● Source material
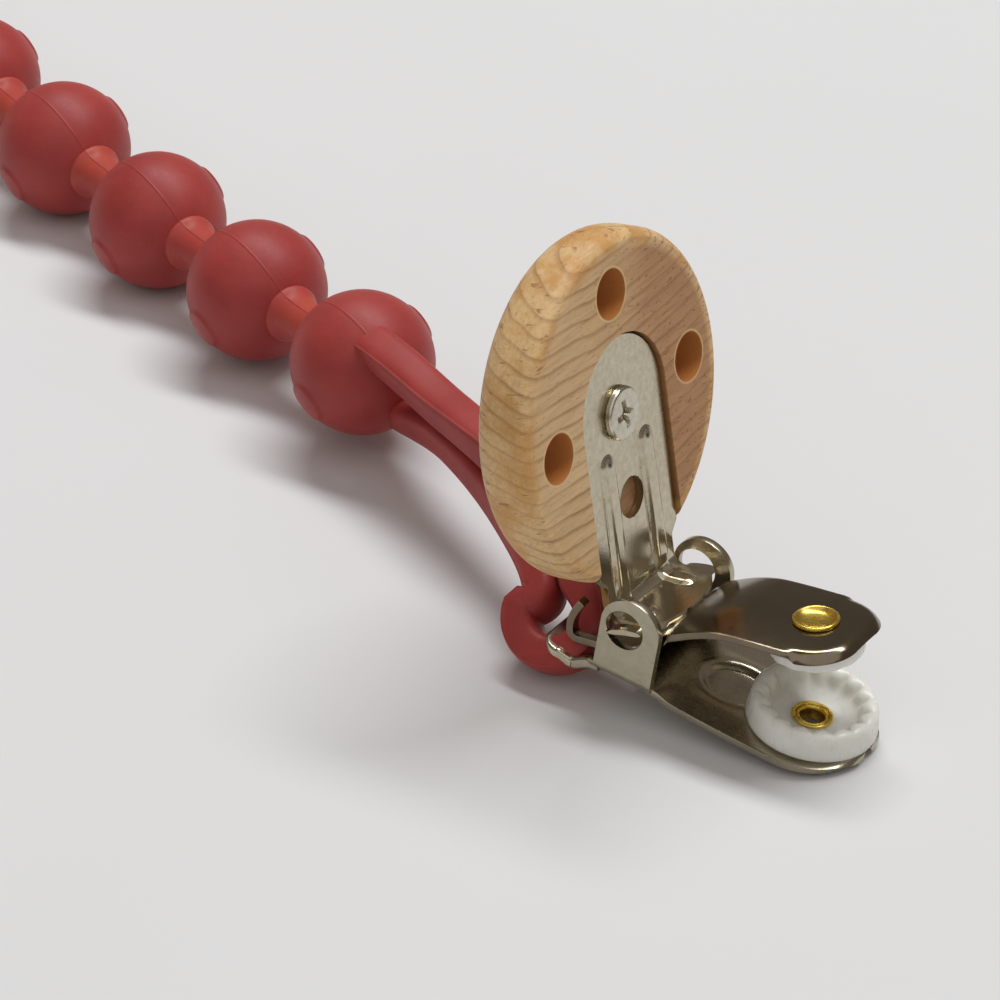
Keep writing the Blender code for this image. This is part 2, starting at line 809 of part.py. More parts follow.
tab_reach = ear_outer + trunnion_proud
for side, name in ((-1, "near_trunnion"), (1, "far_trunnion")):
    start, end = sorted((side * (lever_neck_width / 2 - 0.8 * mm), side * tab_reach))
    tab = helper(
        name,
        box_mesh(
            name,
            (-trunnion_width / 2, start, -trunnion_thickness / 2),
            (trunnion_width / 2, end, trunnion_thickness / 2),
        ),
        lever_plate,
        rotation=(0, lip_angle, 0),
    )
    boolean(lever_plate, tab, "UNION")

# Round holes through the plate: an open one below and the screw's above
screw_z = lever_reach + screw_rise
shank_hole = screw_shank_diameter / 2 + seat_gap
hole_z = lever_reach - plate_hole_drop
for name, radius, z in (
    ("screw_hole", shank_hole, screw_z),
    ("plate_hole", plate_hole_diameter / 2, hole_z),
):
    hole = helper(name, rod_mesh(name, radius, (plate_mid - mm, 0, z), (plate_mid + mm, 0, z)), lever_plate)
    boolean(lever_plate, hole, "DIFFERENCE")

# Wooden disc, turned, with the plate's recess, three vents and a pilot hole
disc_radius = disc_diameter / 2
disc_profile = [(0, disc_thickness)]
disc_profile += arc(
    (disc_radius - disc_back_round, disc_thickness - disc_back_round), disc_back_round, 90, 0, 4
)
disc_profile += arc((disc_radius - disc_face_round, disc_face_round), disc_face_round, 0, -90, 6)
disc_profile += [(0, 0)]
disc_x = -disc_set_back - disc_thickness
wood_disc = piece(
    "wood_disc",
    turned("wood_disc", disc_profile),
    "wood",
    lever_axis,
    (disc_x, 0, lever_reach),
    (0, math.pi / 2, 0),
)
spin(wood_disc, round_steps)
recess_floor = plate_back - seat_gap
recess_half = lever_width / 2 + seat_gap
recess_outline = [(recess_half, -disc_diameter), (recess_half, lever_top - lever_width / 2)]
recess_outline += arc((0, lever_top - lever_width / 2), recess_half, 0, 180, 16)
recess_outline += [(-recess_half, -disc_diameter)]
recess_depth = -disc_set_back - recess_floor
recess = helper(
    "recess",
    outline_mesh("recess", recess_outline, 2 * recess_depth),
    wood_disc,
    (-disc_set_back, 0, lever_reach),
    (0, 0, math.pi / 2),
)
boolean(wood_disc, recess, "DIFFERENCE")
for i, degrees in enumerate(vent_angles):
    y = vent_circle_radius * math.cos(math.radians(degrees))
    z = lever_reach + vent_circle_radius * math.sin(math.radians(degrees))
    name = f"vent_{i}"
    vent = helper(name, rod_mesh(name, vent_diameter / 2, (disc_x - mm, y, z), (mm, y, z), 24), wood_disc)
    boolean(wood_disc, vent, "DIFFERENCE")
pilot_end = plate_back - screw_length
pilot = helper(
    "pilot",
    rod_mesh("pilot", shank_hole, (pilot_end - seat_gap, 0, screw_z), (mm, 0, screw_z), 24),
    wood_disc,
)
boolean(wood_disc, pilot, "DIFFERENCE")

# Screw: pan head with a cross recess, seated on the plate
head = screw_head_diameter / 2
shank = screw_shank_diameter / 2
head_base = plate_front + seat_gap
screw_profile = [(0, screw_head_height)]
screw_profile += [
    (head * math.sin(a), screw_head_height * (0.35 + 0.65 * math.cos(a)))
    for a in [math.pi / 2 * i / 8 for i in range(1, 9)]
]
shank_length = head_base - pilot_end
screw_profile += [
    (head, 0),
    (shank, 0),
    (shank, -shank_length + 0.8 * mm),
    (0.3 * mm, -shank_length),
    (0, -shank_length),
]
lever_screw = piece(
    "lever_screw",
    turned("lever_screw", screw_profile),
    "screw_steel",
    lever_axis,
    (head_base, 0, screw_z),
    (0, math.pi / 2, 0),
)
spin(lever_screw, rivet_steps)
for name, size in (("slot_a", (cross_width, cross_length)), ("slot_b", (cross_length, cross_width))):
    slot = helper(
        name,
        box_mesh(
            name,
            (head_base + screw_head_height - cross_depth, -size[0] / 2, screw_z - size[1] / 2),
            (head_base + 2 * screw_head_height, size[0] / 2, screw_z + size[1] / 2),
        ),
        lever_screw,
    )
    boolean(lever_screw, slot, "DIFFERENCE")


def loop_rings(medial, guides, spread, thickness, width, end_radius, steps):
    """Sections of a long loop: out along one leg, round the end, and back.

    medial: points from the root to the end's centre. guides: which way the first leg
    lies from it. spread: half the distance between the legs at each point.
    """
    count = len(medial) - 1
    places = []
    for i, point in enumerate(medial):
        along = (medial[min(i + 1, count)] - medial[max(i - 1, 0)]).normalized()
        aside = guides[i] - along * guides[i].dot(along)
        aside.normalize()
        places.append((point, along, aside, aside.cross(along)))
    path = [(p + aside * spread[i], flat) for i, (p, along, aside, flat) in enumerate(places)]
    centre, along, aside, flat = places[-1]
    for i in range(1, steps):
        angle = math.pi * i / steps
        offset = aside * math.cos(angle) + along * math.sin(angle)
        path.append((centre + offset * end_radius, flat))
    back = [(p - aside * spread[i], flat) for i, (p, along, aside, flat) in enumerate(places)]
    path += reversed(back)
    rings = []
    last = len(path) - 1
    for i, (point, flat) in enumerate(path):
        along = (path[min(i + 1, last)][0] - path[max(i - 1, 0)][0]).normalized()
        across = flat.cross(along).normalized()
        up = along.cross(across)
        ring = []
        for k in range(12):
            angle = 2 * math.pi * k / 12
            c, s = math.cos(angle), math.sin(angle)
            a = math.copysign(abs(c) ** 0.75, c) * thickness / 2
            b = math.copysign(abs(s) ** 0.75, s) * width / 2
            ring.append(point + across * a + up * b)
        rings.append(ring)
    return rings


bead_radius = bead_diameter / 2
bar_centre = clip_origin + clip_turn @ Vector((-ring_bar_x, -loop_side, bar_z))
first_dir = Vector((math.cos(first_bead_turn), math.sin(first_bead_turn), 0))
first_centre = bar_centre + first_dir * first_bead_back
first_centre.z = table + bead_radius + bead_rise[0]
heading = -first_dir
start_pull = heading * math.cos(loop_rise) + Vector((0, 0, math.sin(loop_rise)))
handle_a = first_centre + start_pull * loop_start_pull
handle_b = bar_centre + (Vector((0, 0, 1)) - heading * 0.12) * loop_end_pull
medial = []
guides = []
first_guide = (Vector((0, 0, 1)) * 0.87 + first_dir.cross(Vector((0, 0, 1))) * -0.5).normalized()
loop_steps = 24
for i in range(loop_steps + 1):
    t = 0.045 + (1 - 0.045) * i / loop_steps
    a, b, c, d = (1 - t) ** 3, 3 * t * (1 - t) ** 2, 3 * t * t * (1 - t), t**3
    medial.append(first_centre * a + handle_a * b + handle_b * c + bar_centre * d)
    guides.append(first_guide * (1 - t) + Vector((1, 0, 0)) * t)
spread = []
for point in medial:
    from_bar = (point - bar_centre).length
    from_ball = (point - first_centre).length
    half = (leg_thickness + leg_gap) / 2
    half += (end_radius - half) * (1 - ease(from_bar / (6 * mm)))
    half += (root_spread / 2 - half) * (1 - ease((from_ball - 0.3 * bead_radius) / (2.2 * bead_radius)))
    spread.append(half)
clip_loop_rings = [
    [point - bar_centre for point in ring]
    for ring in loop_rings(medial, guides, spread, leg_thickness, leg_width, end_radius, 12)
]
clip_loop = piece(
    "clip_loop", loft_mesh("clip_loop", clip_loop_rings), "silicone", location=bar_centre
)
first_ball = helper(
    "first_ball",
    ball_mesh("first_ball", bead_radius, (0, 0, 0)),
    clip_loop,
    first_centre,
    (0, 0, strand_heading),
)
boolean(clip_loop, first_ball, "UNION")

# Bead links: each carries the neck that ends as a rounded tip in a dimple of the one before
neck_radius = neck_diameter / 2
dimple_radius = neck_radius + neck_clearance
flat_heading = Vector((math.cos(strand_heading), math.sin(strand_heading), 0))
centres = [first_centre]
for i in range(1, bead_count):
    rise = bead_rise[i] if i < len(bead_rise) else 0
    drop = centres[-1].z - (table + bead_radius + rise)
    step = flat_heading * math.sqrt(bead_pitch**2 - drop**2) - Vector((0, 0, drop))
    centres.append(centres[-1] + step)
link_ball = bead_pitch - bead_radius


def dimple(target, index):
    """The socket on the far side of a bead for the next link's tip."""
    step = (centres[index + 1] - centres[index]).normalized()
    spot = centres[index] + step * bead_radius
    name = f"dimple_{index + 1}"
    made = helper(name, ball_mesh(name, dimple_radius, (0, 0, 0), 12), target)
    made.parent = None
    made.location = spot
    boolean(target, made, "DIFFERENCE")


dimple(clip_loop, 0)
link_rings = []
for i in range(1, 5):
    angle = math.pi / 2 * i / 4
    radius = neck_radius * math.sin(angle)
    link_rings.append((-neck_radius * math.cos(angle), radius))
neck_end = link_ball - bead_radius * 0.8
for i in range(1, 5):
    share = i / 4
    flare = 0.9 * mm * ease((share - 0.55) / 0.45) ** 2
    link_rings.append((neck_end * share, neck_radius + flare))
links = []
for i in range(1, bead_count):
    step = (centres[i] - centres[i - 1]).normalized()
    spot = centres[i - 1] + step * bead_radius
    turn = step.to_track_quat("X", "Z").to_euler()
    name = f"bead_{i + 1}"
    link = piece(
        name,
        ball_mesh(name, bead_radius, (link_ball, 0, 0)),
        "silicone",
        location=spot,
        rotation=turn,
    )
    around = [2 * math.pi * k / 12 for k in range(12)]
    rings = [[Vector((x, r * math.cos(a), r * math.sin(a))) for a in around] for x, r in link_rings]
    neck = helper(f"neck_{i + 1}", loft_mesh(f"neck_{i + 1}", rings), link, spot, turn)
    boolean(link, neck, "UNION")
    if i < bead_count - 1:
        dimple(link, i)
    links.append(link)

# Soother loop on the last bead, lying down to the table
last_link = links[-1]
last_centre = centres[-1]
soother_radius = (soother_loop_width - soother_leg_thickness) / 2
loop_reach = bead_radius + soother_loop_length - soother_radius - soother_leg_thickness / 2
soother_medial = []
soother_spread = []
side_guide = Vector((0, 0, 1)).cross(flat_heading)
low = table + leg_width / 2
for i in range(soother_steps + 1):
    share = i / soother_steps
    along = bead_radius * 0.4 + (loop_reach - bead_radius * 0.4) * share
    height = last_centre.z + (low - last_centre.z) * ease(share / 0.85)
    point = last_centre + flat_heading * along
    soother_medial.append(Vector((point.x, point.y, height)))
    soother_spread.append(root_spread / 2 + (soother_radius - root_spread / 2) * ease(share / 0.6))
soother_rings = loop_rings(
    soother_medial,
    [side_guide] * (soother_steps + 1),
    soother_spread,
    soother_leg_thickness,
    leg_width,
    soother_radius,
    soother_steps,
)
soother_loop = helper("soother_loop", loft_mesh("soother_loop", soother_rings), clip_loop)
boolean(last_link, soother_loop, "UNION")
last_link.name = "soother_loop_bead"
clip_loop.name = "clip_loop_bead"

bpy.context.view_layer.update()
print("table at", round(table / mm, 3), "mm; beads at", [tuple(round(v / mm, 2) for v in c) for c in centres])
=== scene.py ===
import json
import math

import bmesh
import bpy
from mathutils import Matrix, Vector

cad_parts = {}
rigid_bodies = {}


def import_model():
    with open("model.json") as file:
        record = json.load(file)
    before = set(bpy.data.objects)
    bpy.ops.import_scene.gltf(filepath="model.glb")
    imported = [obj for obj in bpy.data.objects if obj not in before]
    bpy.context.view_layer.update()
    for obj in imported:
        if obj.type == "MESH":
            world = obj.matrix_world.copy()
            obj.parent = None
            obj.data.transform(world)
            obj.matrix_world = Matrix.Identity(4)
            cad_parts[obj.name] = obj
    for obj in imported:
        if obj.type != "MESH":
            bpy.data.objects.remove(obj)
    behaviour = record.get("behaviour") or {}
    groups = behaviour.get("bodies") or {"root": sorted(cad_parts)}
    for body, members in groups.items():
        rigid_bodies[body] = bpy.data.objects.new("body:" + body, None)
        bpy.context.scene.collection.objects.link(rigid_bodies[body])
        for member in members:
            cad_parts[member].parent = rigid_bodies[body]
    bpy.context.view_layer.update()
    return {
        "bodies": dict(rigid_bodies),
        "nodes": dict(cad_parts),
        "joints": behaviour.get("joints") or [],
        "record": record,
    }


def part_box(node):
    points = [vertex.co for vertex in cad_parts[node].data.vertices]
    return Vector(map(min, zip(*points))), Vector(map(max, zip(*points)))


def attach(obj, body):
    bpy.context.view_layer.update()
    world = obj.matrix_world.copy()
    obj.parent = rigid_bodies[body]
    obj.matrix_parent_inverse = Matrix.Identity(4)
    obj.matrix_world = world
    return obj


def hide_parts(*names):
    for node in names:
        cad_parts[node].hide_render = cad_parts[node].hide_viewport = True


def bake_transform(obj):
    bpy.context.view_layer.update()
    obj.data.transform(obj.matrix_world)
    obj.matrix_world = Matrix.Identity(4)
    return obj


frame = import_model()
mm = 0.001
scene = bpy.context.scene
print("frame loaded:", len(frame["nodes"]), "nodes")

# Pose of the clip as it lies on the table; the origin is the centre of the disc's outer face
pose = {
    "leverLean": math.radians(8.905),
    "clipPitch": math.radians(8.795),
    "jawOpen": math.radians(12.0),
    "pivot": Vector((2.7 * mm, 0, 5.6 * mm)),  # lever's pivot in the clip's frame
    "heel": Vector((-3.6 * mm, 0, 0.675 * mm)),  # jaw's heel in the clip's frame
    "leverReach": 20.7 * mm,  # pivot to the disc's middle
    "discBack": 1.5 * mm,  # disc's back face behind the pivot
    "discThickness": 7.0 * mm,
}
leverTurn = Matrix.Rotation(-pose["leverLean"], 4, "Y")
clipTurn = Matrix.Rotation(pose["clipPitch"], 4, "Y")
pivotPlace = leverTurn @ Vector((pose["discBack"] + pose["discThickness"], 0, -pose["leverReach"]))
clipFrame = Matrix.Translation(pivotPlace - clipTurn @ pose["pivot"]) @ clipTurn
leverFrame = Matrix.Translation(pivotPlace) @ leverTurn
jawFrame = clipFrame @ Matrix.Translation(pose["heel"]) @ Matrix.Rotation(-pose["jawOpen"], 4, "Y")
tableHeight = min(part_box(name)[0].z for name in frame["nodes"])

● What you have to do
Return exactly the lines from the line that has "soother_medial.append(Vector((point.x, point.y, height)))" to the line that has "obj.data.transform(world)", both of them included.

● Response below
    soother_medial.append(Vector((point.x, point.y, height)))
    soother_spread.append(root_spread / 2 + (soother_radius - root_spread / 2) * ease(share / 0.6))
soother_rings = loop_rings(
    soother_medial,
    [side_guide] * (soother_steps + 1),
    soother_spread,
    soother_leg_thickness,
    leg_width,
    soother_radius,
    soother_steps,
)
soother_loop = helper("soother_loop", loft_mesh("soother_loop", soother_rings), clip_loop)
boolean(last_link, soother_loop, "UNION")
last_link.name = "soother_loop_bead"
clip_loop.name = "clip_loop_bead"

bpy.context.view_layer.update()
print("table at", round(table / mm, 3), "mm; beads at", [tuple(round(v / mm, 2) for v in c) for c in centres])
=== scene.py ===
import json
import math

import bmesh
import bpy
from mathutils import Matrix, Vector

cad_parts = {}
rigid_bodies = {}


def import_model():
    with open("model.json") as file:
        record = json.load(file)
    before = set(bpy.data.objects)
    bpy.ops.import_scene.gltf(filepath="model.glb")
    imported = [obj for obj in bpy.data.objects if obj not in before]
    bpy.context.view_layer.update()
    for obj in imported:
        if obj.type == "MESH":
            world = obj.matrix_world.copy()
            obj.parent = None
            obj.data.transform(world)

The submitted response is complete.